Third, the state needs a task force of thought leaders that starts, right now, brainstorming to lay the groundwork for long-term water management strategies. Although several state task forces have been formed in response to the drought, none is focused on solving the long-term needs of a drought-prone, perennially water-stressed California.

Inspirational. Form a task force…Of thought leaders! Maybe even Zuckerberg? I’ve never heard such strident aggressive rhetoric since the big WW2. This fellow is the Patton of water preservation.

We’ll win this war, but we’ll win it only by fighting and showing the water tables that we’ve got more guts than they have. We’re not just going to drink the bastards, we’re going to rip out their living goddamned phreatic zones and use them to grease the treads of our landscaping trucks. We’re going to murder those lousy permeable layer cocksuckers by the bushel-fucking-basket.

And I don’t want any messages saying ‘I’m rationing my water.’ We’re not rationing a goddamned thing. We’re drinking constantly and we’re not interested in holding anything except the enemy’s cones of depression. We’re going to twist his cones and kick the living shit out of his well head all at the same time. Our plan of operation is to drink and keep on drinking. We’re going to go through this drought like piss through an Aztec.

That’s all men.

Obviously the LA Times isn’t overly concerned about this issue. If otherwise it would feature articles proposing more serious relief than thought leader task forces. Any forthright approach is going to necessarily address supply and demand forces. That probably means more desalination and less Diego. And if you’re not prepared for such sobriety, there’s always tequila.
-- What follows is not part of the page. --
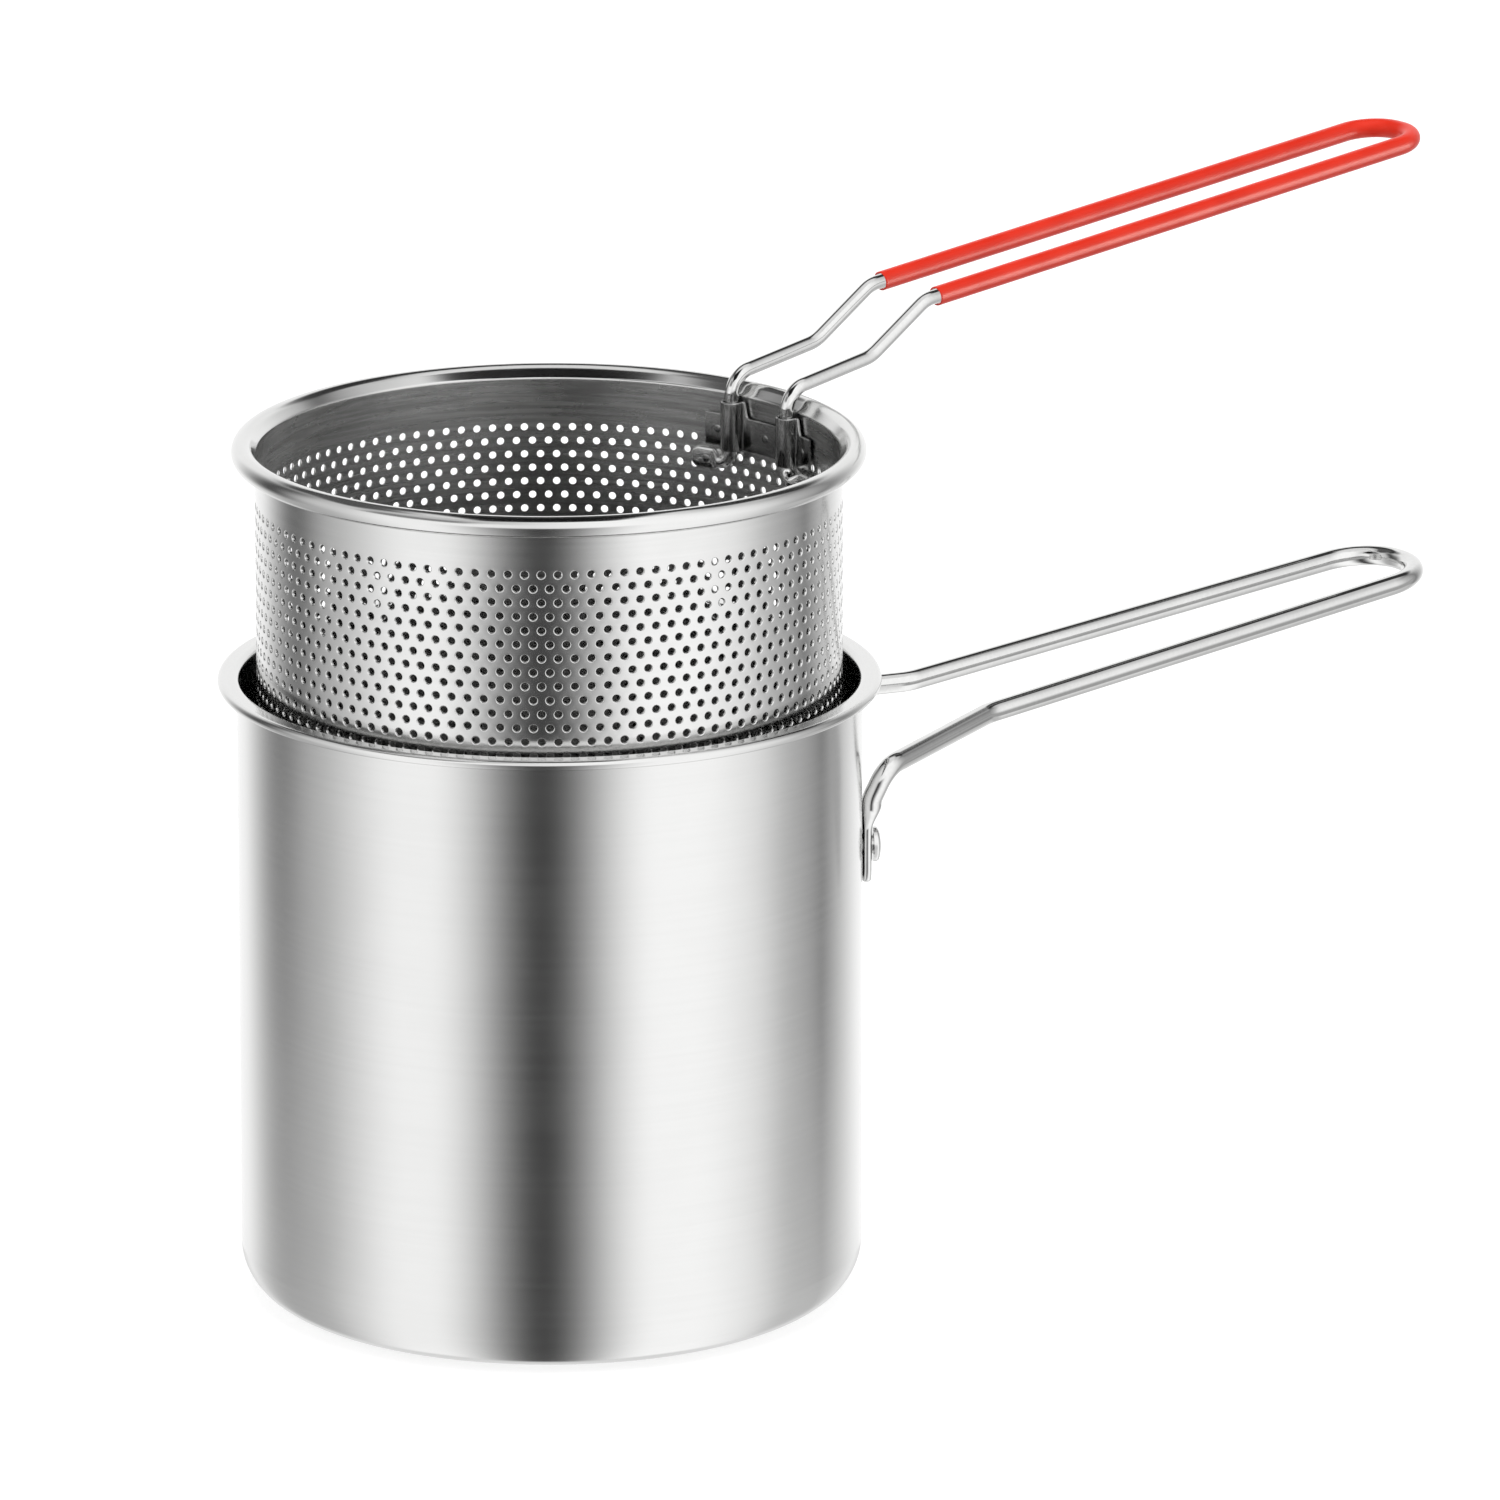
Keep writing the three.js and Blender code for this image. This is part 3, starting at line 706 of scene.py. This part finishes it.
def on_map(steps, row, up=0.0):
    """Places on the wall's flat map: some half pitches round it, and some way above a row."""
    height = up - FIRST_ROW_DEPTH - row * PITCH * sqrt(3) / 2
    return np.stack(np.broadcast_arrays(steps * PITCH / 2, height), -1)


def wall_rows(skin, first, last):
    """The perforated rows from first up to last. Returns the ids of the lines above and below them."""
    place, every = WallPlace(), np.arange(2 * HOLES_ROUND)
    lines = []
    for j in range(first, last + 1):
        peak = np.where(every % 2 == j % 2, PITCH / sqrt(3), PITCH / sqrt(12))
        flat = on_map(every, j, peak)
        out = place.sides(flat)[0]
        lines.append((skin.add(place.point(flat, 0), out), skin.add(place.point(flat, BASKET_WALL), -out)))
    for j, above, below in zip(range(first, last), lines, lines[1:]):
        steps = every[j % 2::2]
        around = (steps[:, None] + [0, 1, 1, 0, -1, -1]) % every.size
        corners = [np.where([1, 1, 0, 0, 0, 1], low[around], high[around]) for high, low in zip(above, below)]
        perforate(skin, place, on_map(steps, j), *corners)
    return lines[0], lines[-1]


def band(skin, outline):
    """A turned strip whose outline starts on the wall's outer face and ends on its inner face."""
    angles = np.arange(2 * HOLES_ROUND) * pi / HOLES_ROUND
    rings = [
        skin.add(round_z(radius, angles, height), round_z(out, angles, up))
        for (radius, height), (out, up) in zip(outline, to_right(tangents_of(outline)))
    ]
    for low, high in zip(rings, rings[1:]):
        skin.bridge(low, high)
    return rings[0], rings[-1]


def close_cut(skin, outer, inner, up):
    """Joins the outer and the inner face where the wall is parted, with the normal up or down."""
    normal = skin.turn(np.broadcast_to(UP * up, outer.shape + (3,)))
    skin.bridge(*(outer, inner)[::up], normals=(normal, normal))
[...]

12 thoughts on “There’s Always Tequila

  1. You should have seen the looks on the faces of the liberals i was talking to about this when i asked, not rhetorically, “Why are we still letting illegals across the border?” Then they changed the subject. Priceless.

  2. @how high is my electrified fence?

    without water where does the electricity come from? coal/oil/nuclear boils water for steam to turn an alternator. no water = no electricity(hydro/solar/wind won’t power a wet fart).

    perhaps the mestizo/indio hoards can bring some bottled water with them? oh, and some batteries. por favor? gracias.

    • without water where does the electricity come from?

      Well there’s bicycle generators. An idea I hope that Musk moron doesn’t steal before I can put into effect. I envision future power plants driven by hectares of mexicans peddling stationary bikes in the California desert. That’s green energy, my friend…or brown if you prefer.

      Or they could dock the SS Great Britain in San Diego Bay: “The engine’s steam was produced from 200 tons of sea water held in the boiler.” But then you have the same problem. Where the hell are you going to find 200 tons of sea water?

  3. Pingback: This Week in Reaction (2015/03/20) | The Reactivity Place

    • I couldn’t discern from the article if that money was coming from Fedgov or the California taxpayer. If the former, than a little alarmism can definitely go a long way.

  4. Instead of “Let zem eat cake”, let zem drink recycled sewage water (which is already starting in some municipalities) while smugly relaxing in their ridiculously overpriced houses.